Ultimately, at the May 4 meeting, the board, consisting of Fiorino, Larry Walker, Jared Newcomer, John Michaelson, Vere Williams, Neal Waner, Oscar Valdez, Dawn Stafford, Glenn Duncan, Brendan Brandt, Anthony J DeCecio and Janice Rutherford did not vote and took no action against Fiorino.
Sources knowledgeable about San Bernardino County Employees Retirement Association operations said the board’s action overlooked the consideration that Fiorino wanted the San Bernardino County Employees Retirement Association to invest in the manager’s business and that the board was directing money to the company that was sponsoring the Milken Institute Global Conference which had access to the free tickets Fiorino was seeking.
The San Bernardino County Employees Retirement Association has declined to identify who the manager is.
The San Bernardino County Employees Retirement Association board’s actions failed to address the consideration that Fiorino appears to have run afoul of Section 89503 of the California Government Code, which at present prohibits an elected state officer or elected officer of a local government agency from accepting a gift or gifts from any single source in any calendar year with a total value of more than $470. In making his defense, Fiorino acknowledged he had received a ticket to the Milken Institute Global Conference, but was merely soliciting tickets for his colleagues.
Moreover, Fiorino falls under the requirements of Government Code Sections 87200 and 87202, which require that gifts to members of a public board such as that for a public employee retirement association be reported on statements of economic interests known as California Form 700s. The San Bernardino County Employees Retirement Association board is listed as category 5 of designated employee economic interest reporting requirements.
Persons in category 5 are required to make disclosure pursuant to Government Code Sections 87200 and 87202. Fiorino does not appear to have submitted a Form 700.

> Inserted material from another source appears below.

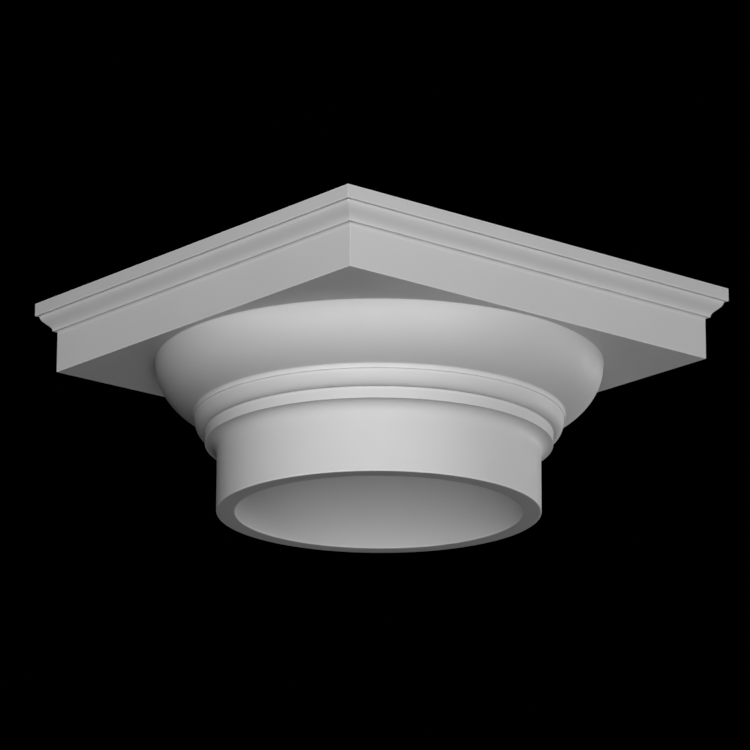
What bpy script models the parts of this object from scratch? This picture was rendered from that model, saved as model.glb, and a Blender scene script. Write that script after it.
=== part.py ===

Adam Sands, the communications officer for the San Bernardino County Employees Retirement Association, told the Sentinel, “At the May 4, 2017 board of retirement meeting, it was undisputed that Mr. Fiorino did not act for personal gain, but rather to advance the education of trustees for the betterment of the system. The board concluded that such actions are not violations, and that Mr. Fiorino acted properly. The board also acknowledged that staff properly followed its mandate to put the decision before the board.” Sands added, “Finally, the board formed an ad hoc committee to recommend clarifications to the policy itself.”